#### Records shown:
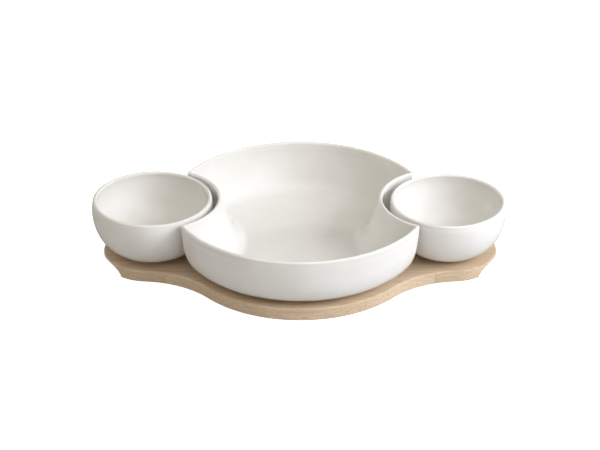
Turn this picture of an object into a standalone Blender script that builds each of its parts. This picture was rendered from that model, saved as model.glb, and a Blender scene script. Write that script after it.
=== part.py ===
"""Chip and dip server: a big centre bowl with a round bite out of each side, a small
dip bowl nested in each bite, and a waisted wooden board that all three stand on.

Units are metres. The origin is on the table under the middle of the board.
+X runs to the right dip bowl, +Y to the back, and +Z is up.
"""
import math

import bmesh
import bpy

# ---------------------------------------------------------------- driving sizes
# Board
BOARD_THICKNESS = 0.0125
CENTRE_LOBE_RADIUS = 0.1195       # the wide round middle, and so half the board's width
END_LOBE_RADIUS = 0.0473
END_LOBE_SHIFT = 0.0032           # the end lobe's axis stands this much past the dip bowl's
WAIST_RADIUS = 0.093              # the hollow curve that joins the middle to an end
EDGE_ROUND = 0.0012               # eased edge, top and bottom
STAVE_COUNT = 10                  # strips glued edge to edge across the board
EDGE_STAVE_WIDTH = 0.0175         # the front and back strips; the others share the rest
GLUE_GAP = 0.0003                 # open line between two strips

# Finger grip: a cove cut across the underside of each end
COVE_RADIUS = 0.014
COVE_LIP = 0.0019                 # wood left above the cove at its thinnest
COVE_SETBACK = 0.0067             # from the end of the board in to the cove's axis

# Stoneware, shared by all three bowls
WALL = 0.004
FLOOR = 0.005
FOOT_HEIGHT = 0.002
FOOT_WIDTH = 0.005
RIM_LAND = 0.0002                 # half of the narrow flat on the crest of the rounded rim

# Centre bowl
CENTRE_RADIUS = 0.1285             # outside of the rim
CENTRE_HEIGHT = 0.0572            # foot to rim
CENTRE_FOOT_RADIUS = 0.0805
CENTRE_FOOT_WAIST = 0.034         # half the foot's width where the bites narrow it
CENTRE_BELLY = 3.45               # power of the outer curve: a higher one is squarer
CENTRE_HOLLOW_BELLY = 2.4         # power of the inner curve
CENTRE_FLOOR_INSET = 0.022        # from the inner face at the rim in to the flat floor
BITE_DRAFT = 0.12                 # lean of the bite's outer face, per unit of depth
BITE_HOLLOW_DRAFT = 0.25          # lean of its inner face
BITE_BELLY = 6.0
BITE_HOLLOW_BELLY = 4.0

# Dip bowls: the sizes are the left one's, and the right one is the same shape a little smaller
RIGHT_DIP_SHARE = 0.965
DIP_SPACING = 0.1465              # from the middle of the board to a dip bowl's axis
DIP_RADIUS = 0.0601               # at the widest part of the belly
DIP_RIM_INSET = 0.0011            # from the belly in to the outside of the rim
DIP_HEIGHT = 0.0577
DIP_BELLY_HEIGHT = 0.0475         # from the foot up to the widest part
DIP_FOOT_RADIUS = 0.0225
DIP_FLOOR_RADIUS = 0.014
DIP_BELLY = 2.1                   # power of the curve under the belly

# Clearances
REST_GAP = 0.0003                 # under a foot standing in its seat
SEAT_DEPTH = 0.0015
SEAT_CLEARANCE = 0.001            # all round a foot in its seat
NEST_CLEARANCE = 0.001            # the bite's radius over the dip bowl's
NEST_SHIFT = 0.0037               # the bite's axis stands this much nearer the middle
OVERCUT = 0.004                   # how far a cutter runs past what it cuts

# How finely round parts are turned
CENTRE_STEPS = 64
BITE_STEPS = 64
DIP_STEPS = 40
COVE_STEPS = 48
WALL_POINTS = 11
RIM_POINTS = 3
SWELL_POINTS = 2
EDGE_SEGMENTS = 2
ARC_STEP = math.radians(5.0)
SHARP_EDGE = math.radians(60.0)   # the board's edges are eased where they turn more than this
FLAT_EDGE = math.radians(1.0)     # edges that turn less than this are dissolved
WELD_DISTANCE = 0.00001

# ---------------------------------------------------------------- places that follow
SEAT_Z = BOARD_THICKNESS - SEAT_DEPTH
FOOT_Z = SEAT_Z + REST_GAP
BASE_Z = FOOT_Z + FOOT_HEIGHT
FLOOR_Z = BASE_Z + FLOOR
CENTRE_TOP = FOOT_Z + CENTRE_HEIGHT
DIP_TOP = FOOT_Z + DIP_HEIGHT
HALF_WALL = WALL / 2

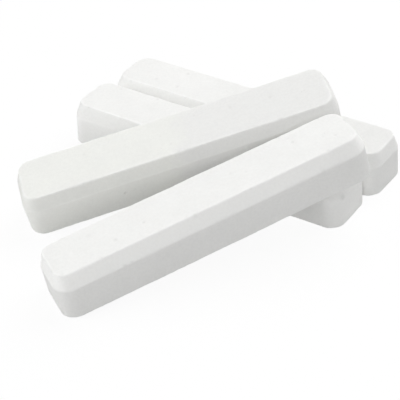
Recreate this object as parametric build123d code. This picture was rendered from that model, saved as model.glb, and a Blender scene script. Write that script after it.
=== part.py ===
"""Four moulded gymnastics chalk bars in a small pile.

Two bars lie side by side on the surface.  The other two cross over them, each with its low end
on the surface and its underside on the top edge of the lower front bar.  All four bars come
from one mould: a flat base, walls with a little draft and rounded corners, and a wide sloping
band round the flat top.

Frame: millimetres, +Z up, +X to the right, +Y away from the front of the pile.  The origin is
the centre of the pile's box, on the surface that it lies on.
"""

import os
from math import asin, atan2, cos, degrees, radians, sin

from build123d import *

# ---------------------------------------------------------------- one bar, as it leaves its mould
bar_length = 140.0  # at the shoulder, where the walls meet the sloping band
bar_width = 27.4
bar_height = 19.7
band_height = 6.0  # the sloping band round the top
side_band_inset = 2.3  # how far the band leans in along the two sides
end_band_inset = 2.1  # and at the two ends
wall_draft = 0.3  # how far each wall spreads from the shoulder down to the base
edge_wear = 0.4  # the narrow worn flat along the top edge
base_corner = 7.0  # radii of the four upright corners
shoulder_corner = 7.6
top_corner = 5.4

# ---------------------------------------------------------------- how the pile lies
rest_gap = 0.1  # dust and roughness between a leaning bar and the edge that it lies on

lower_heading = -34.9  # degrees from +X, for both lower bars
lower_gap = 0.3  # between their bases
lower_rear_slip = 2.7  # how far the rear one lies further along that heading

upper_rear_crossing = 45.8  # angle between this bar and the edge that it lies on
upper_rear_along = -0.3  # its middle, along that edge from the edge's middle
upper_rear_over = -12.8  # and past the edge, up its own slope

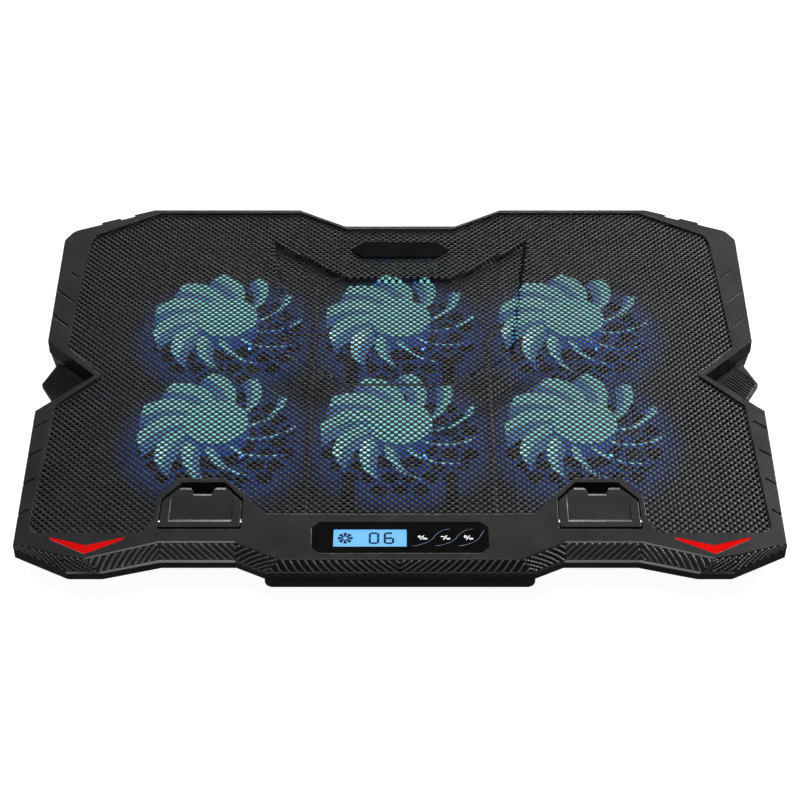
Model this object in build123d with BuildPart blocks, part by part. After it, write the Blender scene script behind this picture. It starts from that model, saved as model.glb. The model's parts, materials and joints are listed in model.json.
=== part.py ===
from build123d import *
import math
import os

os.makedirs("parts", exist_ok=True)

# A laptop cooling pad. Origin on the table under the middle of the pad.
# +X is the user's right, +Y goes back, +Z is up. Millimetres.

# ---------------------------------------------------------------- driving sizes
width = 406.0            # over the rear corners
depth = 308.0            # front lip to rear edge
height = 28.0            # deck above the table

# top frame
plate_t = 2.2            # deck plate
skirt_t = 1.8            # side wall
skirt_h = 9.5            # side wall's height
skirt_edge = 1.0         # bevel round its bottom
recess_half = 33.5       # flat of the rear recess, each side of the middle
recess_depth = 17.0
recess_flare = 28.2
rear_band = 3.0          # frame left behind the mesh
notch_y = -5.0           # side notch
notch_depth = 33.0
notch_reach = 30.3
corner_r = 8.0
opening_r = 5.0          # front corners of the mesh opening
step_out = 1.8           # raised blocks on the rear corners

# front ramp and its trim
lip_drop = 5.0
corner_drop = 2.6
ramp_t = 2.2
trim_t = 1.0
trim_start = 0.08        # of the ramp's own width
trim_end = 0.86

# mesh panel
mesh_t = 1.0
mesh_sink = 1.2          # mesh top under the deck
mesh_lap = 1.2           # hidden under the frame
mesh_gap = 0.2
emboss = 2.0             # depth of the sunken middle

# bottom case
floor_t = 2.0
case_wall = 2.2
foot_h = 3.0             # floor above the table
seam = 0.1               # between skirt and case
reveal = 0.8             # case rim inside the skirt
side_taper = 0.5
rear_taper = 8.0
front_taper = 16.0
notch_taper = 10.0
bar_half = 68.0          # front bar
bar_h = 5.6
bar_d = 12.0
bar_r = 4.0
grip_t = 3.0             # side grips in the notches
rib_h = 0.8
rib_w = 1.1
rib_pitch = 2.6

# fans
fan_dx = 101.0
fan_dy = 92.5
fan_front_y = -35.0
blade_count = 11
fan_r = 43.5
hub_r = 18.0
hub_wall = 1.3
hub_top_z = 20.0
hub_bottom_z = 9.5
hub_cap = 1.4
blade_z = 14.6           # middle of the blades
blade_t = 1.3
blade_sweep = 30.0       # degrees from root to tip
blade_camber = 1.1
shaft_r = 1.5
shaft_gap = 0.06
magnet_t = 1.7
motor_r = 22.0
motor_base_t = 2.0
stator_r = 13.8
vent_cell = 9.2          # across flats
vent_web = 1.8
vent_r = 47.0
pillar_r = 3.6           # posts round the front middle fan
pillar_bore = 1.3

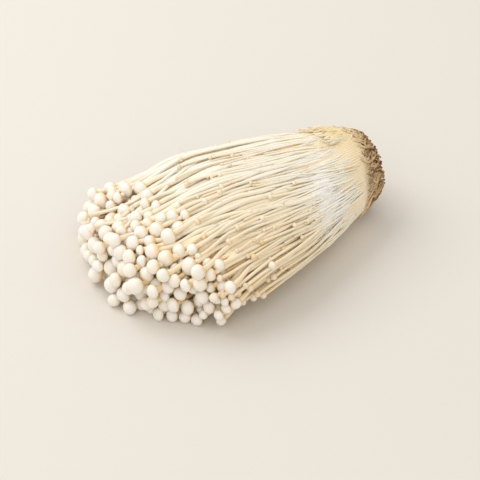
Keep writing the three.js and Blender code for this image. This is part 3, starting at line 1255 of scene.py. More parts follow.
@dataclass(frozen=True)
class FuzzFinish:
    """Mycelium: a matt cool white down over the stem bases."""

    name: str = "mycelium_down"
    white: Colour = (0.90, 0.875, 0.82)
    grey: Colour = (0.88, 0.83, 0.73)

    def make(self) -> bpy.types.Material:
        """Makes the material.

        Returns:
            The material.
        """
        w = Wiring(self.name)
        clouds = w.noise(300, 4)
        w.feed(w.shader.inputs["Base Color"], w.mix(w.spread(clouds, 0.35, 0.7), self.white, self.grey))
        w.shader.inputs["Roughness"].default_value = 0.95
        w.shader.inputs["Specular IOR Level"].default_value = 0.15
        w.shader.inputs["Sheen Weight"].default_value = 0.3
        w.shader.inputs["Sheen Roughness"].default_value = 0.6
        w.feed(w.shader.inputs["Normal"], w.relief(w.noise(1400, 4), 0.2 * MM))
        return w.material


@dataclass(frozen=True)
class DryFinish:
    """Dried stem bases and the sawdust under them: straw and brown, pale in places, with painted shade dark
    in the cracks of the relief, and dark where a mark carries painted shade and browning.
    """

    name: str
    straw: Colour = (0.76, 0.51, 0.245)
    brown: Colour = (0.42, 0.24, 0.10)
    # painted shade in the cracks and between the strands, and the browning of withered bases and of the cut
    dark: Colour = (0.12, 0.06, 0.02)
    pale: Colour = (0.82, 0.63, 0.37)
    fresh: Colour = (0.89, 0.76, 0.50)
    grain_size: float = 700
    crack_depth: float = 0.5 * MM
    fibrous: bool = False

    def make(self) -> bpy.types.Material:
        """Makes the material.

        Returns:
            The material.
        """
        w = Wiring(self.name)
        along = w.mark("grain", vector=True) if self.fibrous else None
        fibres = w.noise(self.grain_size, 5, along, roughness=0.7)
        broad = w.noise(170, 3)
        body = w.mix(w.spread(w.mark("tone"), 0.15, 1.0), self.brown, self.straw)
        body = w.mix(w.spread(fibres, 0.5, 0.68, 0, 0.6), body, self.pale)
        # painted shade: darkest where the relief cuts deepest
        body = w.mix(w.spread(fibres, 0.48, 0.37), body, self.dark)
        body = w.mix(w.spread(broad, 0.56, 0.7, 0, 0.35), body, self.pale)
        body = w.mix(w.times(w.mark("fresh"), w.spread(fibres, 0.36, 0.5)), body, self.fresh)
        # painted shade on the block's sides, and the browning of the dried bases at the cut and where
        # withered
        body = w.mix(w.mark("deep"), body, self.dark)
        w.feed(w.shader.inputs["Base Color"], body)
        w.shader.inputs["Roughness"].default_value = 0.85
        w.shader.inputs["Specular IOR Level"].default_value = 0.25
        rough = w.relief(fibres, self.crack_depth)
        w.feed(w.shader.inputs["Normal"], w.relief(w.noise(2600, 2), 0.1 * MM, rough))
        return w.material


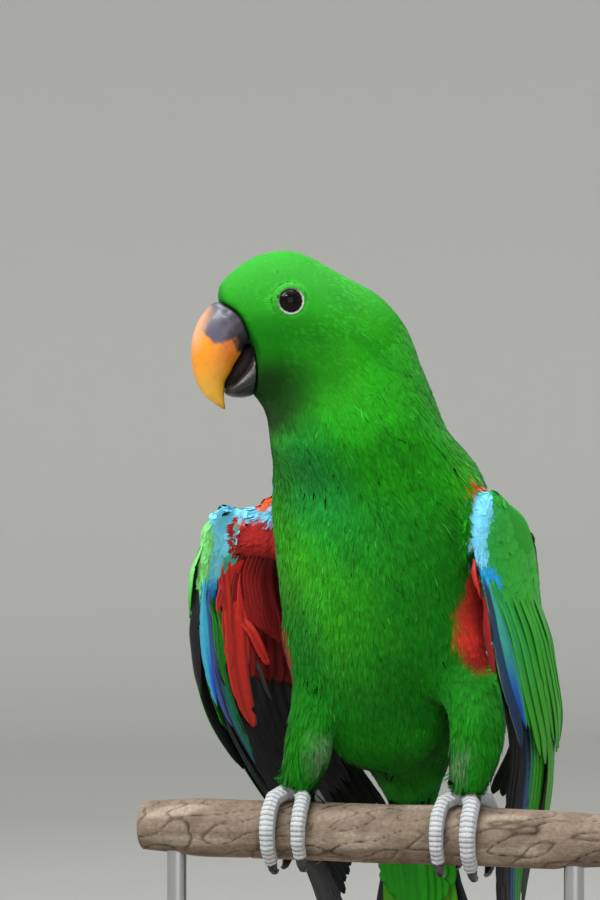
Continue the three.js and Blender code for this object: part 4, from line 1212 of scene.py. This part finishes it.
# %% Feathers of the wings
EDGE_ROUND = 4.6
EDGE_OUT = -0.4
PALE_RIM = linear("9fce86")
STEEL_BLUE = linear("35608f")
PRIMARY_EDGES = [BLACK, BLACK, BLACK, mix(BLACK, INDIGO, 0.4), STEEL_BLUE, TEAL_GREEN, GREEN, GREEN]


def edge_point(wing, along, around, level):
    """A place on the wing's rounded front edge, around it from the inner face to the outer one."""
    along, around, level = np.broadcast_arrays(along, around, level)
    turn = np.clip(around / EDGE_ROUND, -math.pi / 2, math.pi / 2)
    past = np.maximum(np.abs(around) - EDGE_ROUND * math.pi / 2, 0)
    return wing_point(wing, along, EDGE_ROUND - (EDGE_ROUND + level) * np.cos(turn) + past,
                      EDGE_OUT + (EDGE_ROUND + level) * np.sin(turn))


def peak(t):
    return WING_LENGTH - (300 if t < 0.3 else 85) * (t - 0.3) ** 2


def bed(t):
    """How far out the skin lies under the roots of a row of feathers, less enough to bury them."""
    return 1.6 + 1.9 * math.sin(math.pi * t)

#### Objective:
Repeat only the lines above, from the first line of the entries through the line that contains "dip bowl nested", including both ends.

#### Full output:
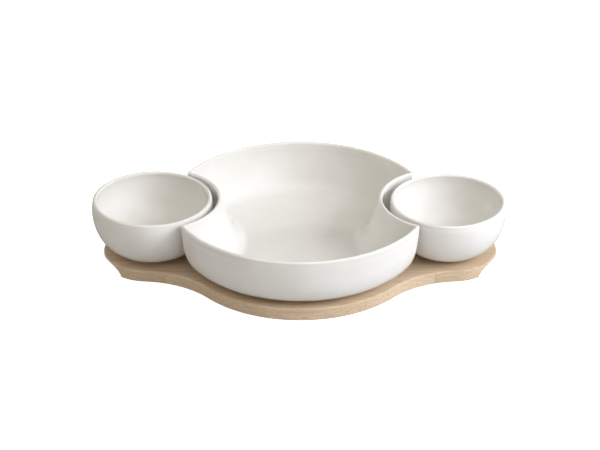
Turn this picture of an object into a standalone Blender script that builds each of its parts. This picture was rendered from that model, saved as model.glb, and a Blender scene script. Write that script after it.
=== part.py ===
"""Chip and dip server: a big centre bowl with a round bite out of each side, a small
dip bowl nested in each bite, and a waisted wooden board that all three stand on.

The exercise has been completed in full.